In the middle of a beech wood, up above are snowy peaks, down below the solemn profile of the famous sanctuary in this garden that has collected a selection of alpine flowers from all over the world, with a special focus on endemisms from the mountains around Biella.

First conceived in the 1930s, the botanical garden of Oropa was not actually established until 1990 by the Garden Club of Biella. Designed in collaboration with the Turin Museo di Scienze Naturali, the garden exists to raise awareness about biodiversity, particularly in the mountains. The garden’s single largest section is planted as beech forest, with spontaneous flora such as the Solomon’s Seal, false lily of the valley, luzulaand the martagon lily. Other sections display high-altitude flora (able to survive frost and wind), megaphorbs (grasses found preferably on northern slopes, sometimes used to produce liquours), mosses and sphagnum mosses, ferns, and wetland (around the natural pond). Exotic ornamental flora from Tibet and the Himalayas are hosted in some parts of the garden.
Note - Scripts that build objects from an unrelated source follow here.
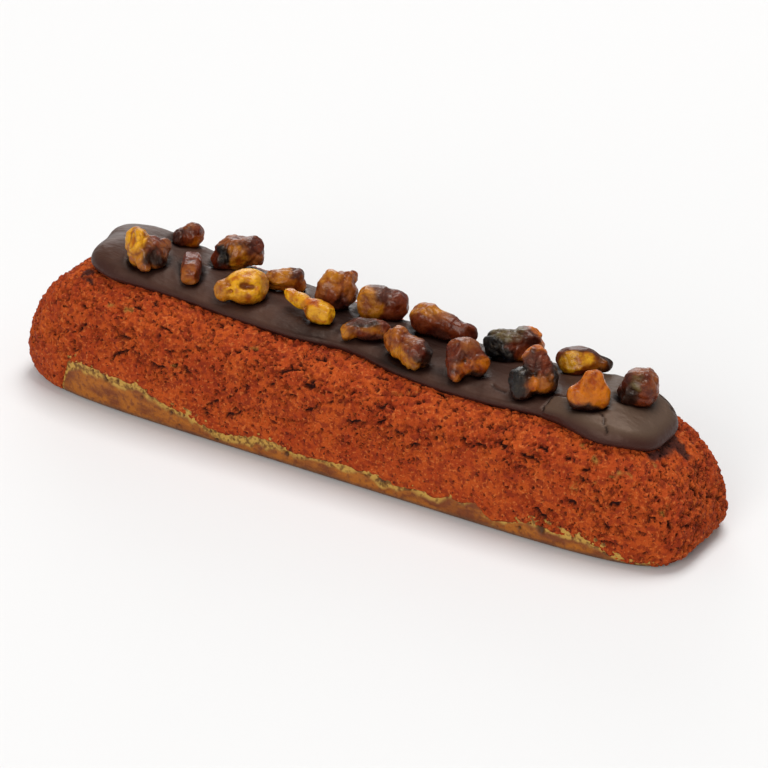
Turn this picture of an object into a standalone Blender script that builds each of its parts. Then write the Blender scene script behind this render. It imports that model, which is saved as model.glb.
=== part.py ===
"""Chocolate eclair: choux bun, cocoa craquelin crust, ganache band and caramelised walnut pieces.

Metres, +Z up, +X along the bun towards its narrower end. The origin is on the table under the
middle of the bun. Every piece is a closed solid and keeps a small gap to its neighbours.
"""
import math

import bmesh
import bpy
from mathutils import Vector

MM = 0.001

# The bun's outer form, over the crust
LENGTH = 150 * MM
HALF_WIDTH = 16.2 * MM        # half the width, half way along
HEIGHT = 25 * MM              # of the crust's top, half way along
PLAN_SQUARENESS = 5.7         # power of the rounded rectangle seen from above
FOOT_WIDTH = 0.99             # width at the table over the widest width
BELLY = 0.54                  # height of the widest place, as a share of the height
CROWN_SQUARENESS = 3.0        # power of the curve from the belly over the top
END_ROUNDING = 20 * MM        # how far the top stops short of the tips
END_FOOT = 0.86
END_BELLY = 0.19
END_SQUARENESS = 1.84
NARROWING = 0.07              # share of the width lost towards +X, over half the length
SLOPE = 0.10                  # share of the height lost towards +X, over half the length
SAG = 1.1 * MM                # dip of the top line about its middle
SAG_MIDDLE = 8 * MM
SAG_REACH = 30 * MM
FOOT_RADIUS = 2.0 * MM        # the underside rounds up this far
FOOT_TUCK = 0.4               # share of a full round that the foot is drawn in
SPINE = 55 * MM               # half the straight middle run, from which the ends fan out

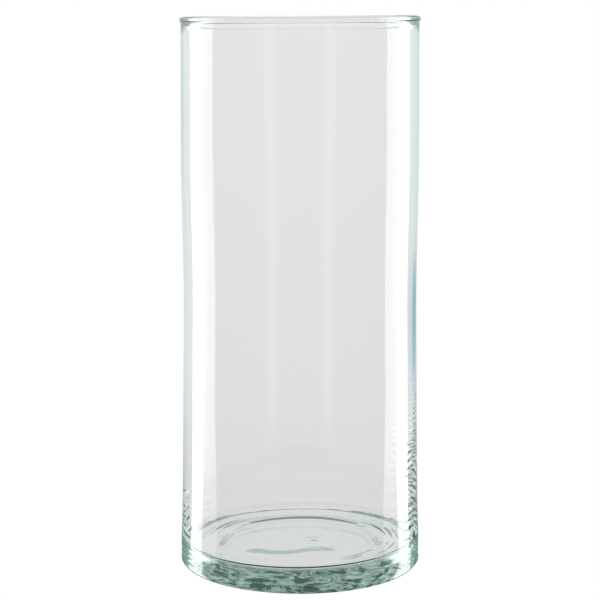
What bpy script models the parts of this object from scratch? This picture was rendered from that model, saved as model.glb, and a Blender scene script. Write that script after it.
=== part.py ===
"""A tall cylinder vase in one piece of clear, faintly green glass.

The vase stands on z = 0 with its axis on +Z. It is turned from one closed half-section: the inner
floor, the fillet into the bore, the fire-polished rim, the slightly waisted outside, the heel, the
flat standing ring and the shallow recess under the base. All sizes are in metres.
"""

import math

import bmesh
import bpy

# Driving dimensions
HEIGHT = 0.300
BASE_RADIUS = 0.0661            # widest, just above the heel
WALL = 0.0042                   # glass thickness of the side
FLOOR_HEIGHT = 0.0123           # inner floor above the standing plane
INNER_FILLET = 0.0038           # between the inner floor and the bore
HEEL_RADIUS = 0.0033            # outside round at the foot
RIM_PROUD = 0.0007              # how far the rim bead stands out of the neck
RIM_BEAD_HEIGHT = 0.0036        # full height of the bead
RIM_BEAD_UNDERCUT = 40.0        # degrees that the bead's section runs on below its widest point
RING_WIDTH = 0.0175             # flat ring that the vase stands on
RECESS_DEPTH = 0.0010           # the middle of the underside clears the table by this
RECESS_SLOPE = 0.0045           # width of the slope from the ring up to the recess
RIM_FOOT_SHARE = 1.1            # the plain wall ends this many bead heights below the top

# How far the outside lies within the base radius, at fractions of the height: nearly parallel
# sides with a slight waist, and a foot that spreads a little.
OUTSIDE_INSETS = (
    (0.02, 0.0000),
    (0.09, 0.0007),
    (0.20, 0.0014),
    (0.35, 0.0020),
    (0.52, 0.0026),
    (0.72, 0.0019),
    (0.88, 0.0021),
    (0.98, 0.0023),
)

# Fineness of the mesh
TURN_STEPS = 88
WALL_STEPS = 11
FILLET_STEPS = 5
HEEL_STEPS = 4
RIM_STEPS = 10
FLOOR_MID_RADIUS = 0.020        # a ring of points that keeps the floor's middle triangles compact
SHARP_ANGLE = math.radians(30.0)

GLASS_COLOUR = (0.80, 0.90, 0.87, 1.0)
GLASS_ROUGHNESS = 0.02


def clear_scene():
    for item in list(bpy.data.objects):
        bpy.data.objects.remove(item, do_unlink=True)


def outside_radius(height):
    """Outside radius at a height, on a smooth curve through the stations."""
    heights = [share * HEIGHT for share, inset in OUTSIDE_INSETS]
    radii = [BASE_RADIUS - inset for share, inset in OUTSIDE_INSETS]
    if height <= heights[0]:
        return radii[0]
    slopes = [0.0]
    for index in range(1, len(radii) - 1):
        rise = heights[index + 1] - heights[index - 1]
        slopes.append((radii[index + 1] - radii[index - 1]) / rise)
    slopes.append(0.0)
    for index in range(len(radii) - 1):
        if height <= heights[index + 1]:
            break
    span = heights[index + 1] - heights[index]
    share = min((height - heights[index]) / span, 1.0)
    start = (1.0 + 2.0 * share) * (1.0 - share) ** 2 * radii[index]
    end = share**2 * (3.0 - 2.0 * share) * radii[index + 1]
    leaving = share * (1.0 - share) ** 2 * span * slopes[index]
    arriving = share**2 * (share - 1.0) * span * slopes[index + 1]
    return start + end + leaving + arriving


def arc(centre_r, centre_z, radius_r, radius_z, start, end, steps):
    """Points of an elliptic arc in the half-section, angles in degrees from +r towards +z."""
    points = []
    for step in range(steps + 1):
        angle = math.radians(start + (end - start) * step / steps)
        points.append((centre_r + radius_r * math.cos(angle), centre_z + radius_z * math.sin(angle)))
    return points


def wall_line(low, high, inset, steps):
    """Points up the wall from low to high, a constant distance inside the outer surface."""
    points = []
    for step in range(steps + 1):
        height = low + (high - low) * step / steps
        points.append((outside_radius(height) - inset, height))
    return points


def half_section():
    """The closed outline from the middle of the inner floor, over the rim, to the middle below."""
    bore_foot = FLOOR_HEIGHT + INNER_FILLET
    bore_radius = outside_radius(bore_foot) - WALL
    rim_middle = HEIGHT - RIM_BEAD_HEIGHT / 2.0
    rim_foot = HEIGHT - RIM_BEAD_HEIGHT * RIM_FOOT_SHARE
    neck_radius = outside_radius(rim_foot)
    heel_top = outside_radius(HEEL_RADIUS)
    ring_outer = heel_top - HEEL_RADIUS
    ring_inner = ring_outer - RING_WIDTH
    recess_radius = ring_inner - RECESS_SLOPE

    floor = [(0.0, FLOOR_HEIGHT), (FLOOR_MID_RADIUS, FLOOR_HEIGHT)]
    fillet = arc(
        bore_radius - INNER_FILLET, bore_foot, INNER_FILLET, INNER_FILLET, -90.0, 0.0, FILLET_STEPS
    )
    bore = wall_line(bore_foot, rim_foot, WALL, WALL_STEPS)
    rim = arc(
        neck_radius - WALL / 2.0,
        rim_middle,
        WALL / 2.0 + RIM_PROUD,
        RIM_BEAD_HEIGHT / 2.0,
        180.0 + RIM_BEAD_UNDERCUT,
        -RIM_BEAD_UNDERCUT,
        RIM_STEPS,
    )
    outside = wall_line(HEEL_RADIUS, rim_foot, 0.0, WALL_STEPS)[::-1]
    heel = arc(ring_outer, HEEL_RADIUS, HEEL_RADIUS, HEEL_RADIUS, 0.0, -90.0, HEEL_STEPS)
    recess = [(ring_inner, 0.0), (recess_radius, RECESS_DEPTH), (0.0, RECESS_DEPTH)]
    return floor + fillet + bore[1:] + rim + outside + heel[1:] + recess


def turned_mesh(name, outline):
    """A closed mesh made by turning the outline, which starts and ends on the axis, round +Z."""
    mesh = bpy.data.meshes.new(name)
    shape = bmesh.new()
    points = [shape.verts.new((radius, 0.0, height)) for radius, height in outline]
    edges = [shape.edges.new(pair) for pair in zip(points, points[1:])]
    bmesh.ops.spin(
        shape,
        geom=points + edges,
        cent=(0.0, 0.0, 0.0),
        axis=(0.0, 0.0, 1.0),
        angle=math.tau,
        steps=TURN_STEPS,
        use_merge=True,
    )
    bmesh.ops.remove_doubles(shape, verts=shape.verts, dist=1e-6)
    bmesh.ops.recalc_face_normals(shape, faces=shape.faces)
    shape.to_mesh(mesh)
    shape.free()
    mesh.shade_smooth()
    mesh.set_sharp_from_angle(angle=SHARP_ANGLE)
    return mesh


def glass():
    material = bpy.data.materials.new("glass")
    material.use_nodes = True
    shader = material.node_tree.nodes["Principled BSDF"]
    shader.inputs["Base Color"].default_value = GLASS_COLOUR
    shader.inputs["Roughness"].default_value = GLASS_ROUGHNESS
    shader.inputs["Metallic"].default_value = 0.0
    shader.inputs["Transmission Weight"].default_value = 1.0
    return material


def vase_body():
    """The whole vase: side, base and rim are one piece of glass."""
    body = bpy.data.objects.new("vase_body", turned_mesh("vase_body", half_section()))
    body.data.materials.append(glass())
    bpy.context.scene.collection.objects.link(body)
    return body


clear_scene()
vase_body()
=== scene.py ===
"""Looks of a tall cylinder vase in clear, faintly green, hand-worked glass.

The vase is one piece of glass. Its visual mesh is turned finely from the CAD's own section and then
given what hand-worked glass has: a slightly uneven bore and outside, chill ripples low on the sides,
a floor and an underside that aren't quite flat, and a rim that a flame has rounded.
"""

import math

import bpy
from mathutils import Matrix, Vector, noise


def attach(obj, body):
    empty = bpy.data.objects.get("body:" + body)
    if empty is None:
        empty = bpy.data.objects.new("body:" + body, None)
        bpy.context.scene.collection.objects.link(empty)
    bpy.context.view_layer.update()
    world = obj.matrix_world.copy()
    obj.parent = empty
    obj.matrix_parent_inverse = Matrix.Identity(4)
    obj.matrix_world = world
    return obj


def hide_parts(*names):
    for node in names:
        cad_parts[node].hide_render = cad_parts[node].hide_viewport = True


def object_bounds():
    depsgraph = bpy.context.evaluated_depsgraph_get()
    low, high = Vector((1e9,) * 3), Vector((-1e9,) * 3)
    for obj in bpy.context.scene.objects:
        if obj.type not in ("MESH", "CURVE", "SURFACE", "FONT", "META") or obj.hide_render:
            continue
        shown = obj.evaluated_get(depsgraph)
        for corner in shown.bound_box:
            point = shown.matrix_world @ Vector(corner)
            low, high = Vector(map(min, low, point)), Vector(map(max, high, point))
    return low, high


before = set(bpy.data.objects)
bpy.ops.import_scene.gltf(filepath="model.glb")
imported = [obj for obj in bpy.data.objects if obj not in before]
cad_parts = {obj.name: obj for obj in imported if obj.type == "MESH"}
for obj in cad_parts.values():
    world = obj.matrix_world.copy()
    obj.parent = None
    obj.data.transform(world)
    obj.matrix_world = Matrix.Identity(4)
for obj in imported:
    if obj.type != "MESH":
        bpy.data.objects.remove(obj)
cad_low, cad_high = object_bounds()

MM = 0.001

# The vase, from the frame: it stands on z = 0 with its axis on +Z, and the camera looks along +Y
HEIGHT = cad_high.z
BASE_RADIUS = cad_high.x
WALL = 4.2 * MM
FLOOR_HEIGHT = 12.3 * MM
INNER_FILLET = 3.8 * MM
HEEL_RADIUS = 3.3 * MM
RIM_PROUD = 0.7 * MM
RIM_BEAD_HEIGHT = 3.6 * MM
RIM_COVE = 0.5 * MM             # round where the bead meets the plain wall
RIM_UNDERCUT = 38.0             # degrees that the bead's section runs on below its widest point
RING_WIDTH = 17.5 * MM
RECESS_DEPTH = 1.0 * MM
RECESS_SLOPE = 4.5 * MM

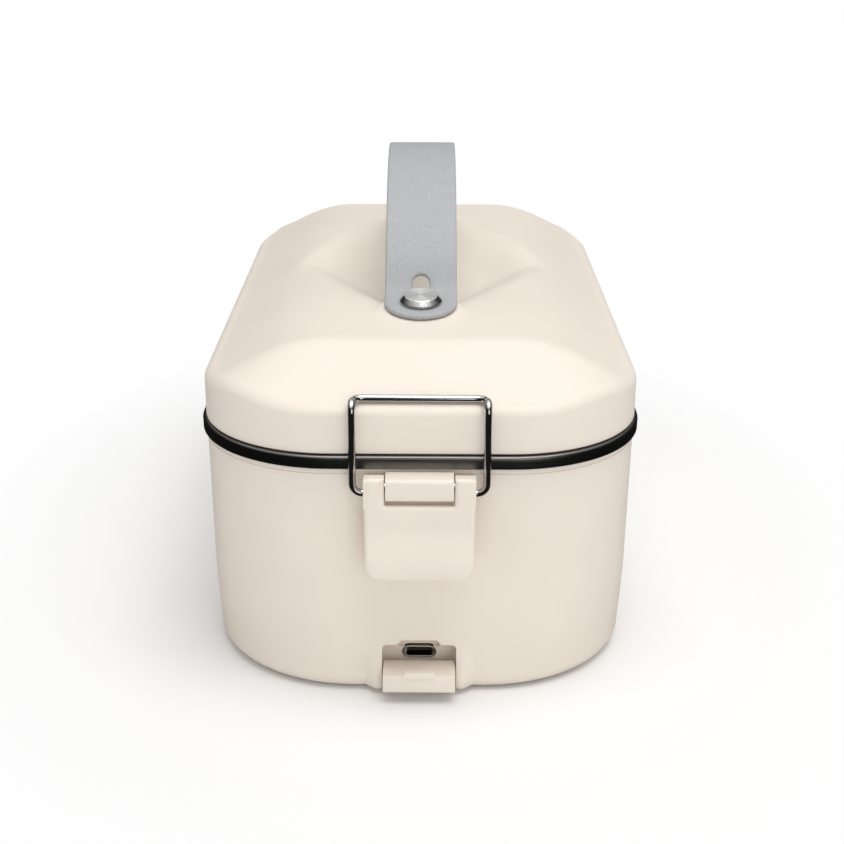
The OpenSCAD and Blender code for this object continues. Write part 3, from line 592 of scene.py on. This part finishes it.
def ramp(t, k):
    """From 0 to 1 in a straight line, with a short round foot and a round crest of half length k."""
    foot = 0.1
    rise = np.where(t < foot, np.maximum(t + foot, 0)**2/(4*foot), t)
    return np.where(t > 1 - k, t - np.minimum(t - 1 + k, 2*k)**2/(4*k) - np.maximum(t - 1 - k, 0), rise)


def lid_height(x, y):
    """Height of the lid's outside: rounded rim, four straight slopes, a roof, hand scoop and stud seats."""
    d = np.clip(inward(x, y), 0, None)
    edge = np.where(d < LID_ROUND, LID_ROUND - np.sqrt(np.maximum(LID_ROUND**2 - (LID_ROUND - d)**2, 0)), 0)
    ends = (lid_l/2 - np.abs(y) - LID_ROUND)/(END_SLOPE - LID_ROUND)
    sides = (lid_w/2 - np.abs(x) - LID_ROUND)/(SIDE_SLOPE - LID_ROUND)
    roof = CROWN_H - ease((np.abs(y) - ROOF_FROM)/ROOF_RUN)
    bowl = ((np.abs(x)/SCOOP_X)**SCOOP_POWER + (np.abs(y)/SCOOP_Y)**SCOOP_POWER)**(1/SCOOP_POWER)
    scoop = SCOOP_D*ease(SCOOP_SHARP*(1 - bowl))
    top = LID_RIM - edge + roof*ramp(sides, SIDE_K)*ramp(ends, CREST_K) - scoop*ease(sides*1.2)
    near = np.hypot(np.maximum(0, np.abs(x) - 2), np.abs(np.abs(y) - STUD_Y))
    seat = SEAT_Z - (np.abs(y) - STUD_Y)*math.tan(SEAT_TILT)
    return top + (seat - top)*ease((SEAT_R + SEAT_BLEND - near)/SEAT_BLEND)


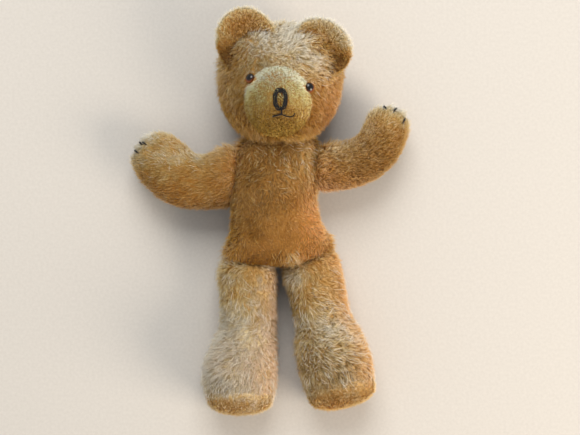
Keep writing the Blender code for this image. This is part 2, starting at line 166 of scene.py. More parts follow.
def puffed(piece, seams, neighbours):
    """Lets air pressure push the cloth out between its seams, which hold it."""
    before, _ = points_of(piece)
    held = seam_distance(before, seams) < 0.7 * PUFF_GRID
    group = piece.vertex_groups.new(name="held")
    group.add([int(i) for i in np.flatnonzero(held)], 1.0, "REPLACE")
    cloth = piece.modifiers.new("puff", "CLOTH")
    cloth.settings.vertex_group_mass = "held"
    cloth.settings.use_pressure = True
    cloth.settings.uniform_pressure_force = AIR_PRESSURE
    cloth.settings.effector_weights.gravity = 0
    for number in range(1, PUFF_STEPS + 1):
        bpy.context.scene.frame_set(number)
    graph = bpy.context.evaluated_depsgraph_get()
    after = np.empty(before.size)
    piece.evaluated_get(graph).data.vertices.foreach_get("co", after)
    shift = after.reshape(-1, 3) - before
    size = np.linalg.norm(shift, axis=1, keepdims=True)
    piece.modifiers.clear()
    piece.vertex_groups.clear()
    share = np.minimum(1, MOST_PUFF / np.maximum(size, 1e-9)) * room(before, neighbours)[:, None]
    move_points(piece, before + shift * share)


def noise_at(places, size, seed):
    """Smooth noise from -1 to 1, whose lumps are about size across."""
    shift = Vector((seed * 7.3, seed * 3.1, seed * 5.7))
    return np.array([noise.noise(Vector(place) / size + shift) for place in places])


def stuffed(name, covers, filling, seams, beside, depth=0.6 * MM, lumps=0.7 * MM):
    """The skin of a stuffed part: its CAD covers and filling as one form, puffed, lumpy and drawn in at its
    seams. It isn't pushed towards the pieces beside it."""
    piece = placed(name, mesh_of(name, solid_of([*covers, *filling])))
    neighbours = tree_of(beside)
    regridded(piece, PUFF_GRID)
    puffed(piece, seams, neighbours)
    regridded(piece, SKIN_GRID)
    smoothed(piece, 4)
    places, outward = points_of(piece)
    drawn = depth * np.exp(-(seam_distance(places, seams) / SEAM_REACH) ** 2)
    lump = lumps * noise_at(places, 17 * MM, 1) * room(places, neighbours)
    move_points(piece, places + outward * (lump - drawn)[:, None])
    piece.data.shade_smooth()
    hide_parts(*covers, *filling)
    return piece


def colour(code):
    """A colour written as sRGB hex, in linear light."""
    parts = [int(code[i:i + 2], 16) / 255 for i in (1, 3, 5)]
    return *(c / 12.92 if c <= 0.04045 else ((c + 0.055) / 1.055) ** 2.4 for c in parts), 1.0


def fed(tree, node, **links):
    """Gives each named input of a node a value, or a link from a (node, output) pair. An input that shares
    its name with others is written as name_0 or name_1."""
    for key, value in links.items():
        title, _, order = key.rpartition("_")
        if order.isdigit():
            socket = node.inputs[int(order)] if title == "Input" else [
                s for s in node.inputs if s.name == title.replace("_", " ")][int(order)]
        else:
            socket = node.inputs[key.replace("_", " ")]
        if isinstance(value, tuple) and isinstance(value[0], bpy.types.Node):
            tree.links.new(value[0].outputs[value[1]], socket)
        else:
            socket.default_value = value


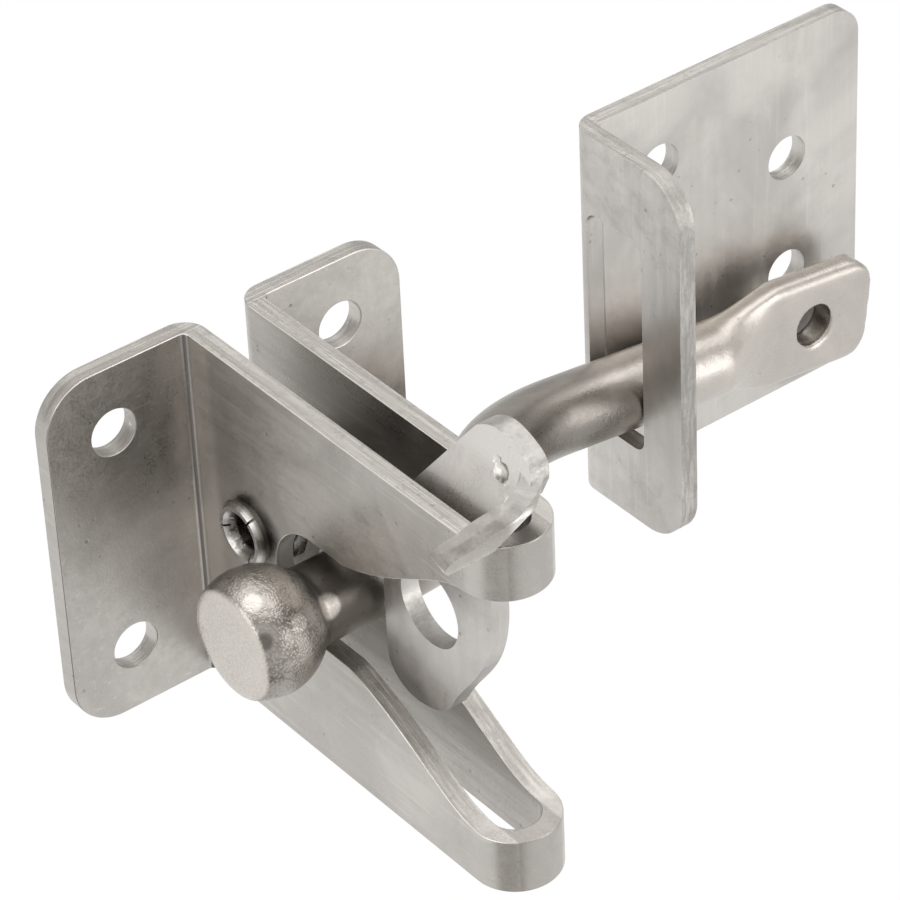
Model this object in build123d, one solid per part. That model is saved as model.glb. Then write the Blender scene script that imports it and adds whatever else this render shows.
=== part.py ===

Educational trails provide information about food plants; kids can look forward to a special trail (Giardin Giocando) to learn about the typical fauna at the Oropa Reserve. The whole site and its botanical characteristics have become the stuff of history: the Flora Montis Oropae herbarium, collected by Oreste Mattirolo, Enrico Ferrari, Pietro Fontana, Giovanni Negri at the Botanical Garden of Turin, celebrated its hundredth anniversary in 2020.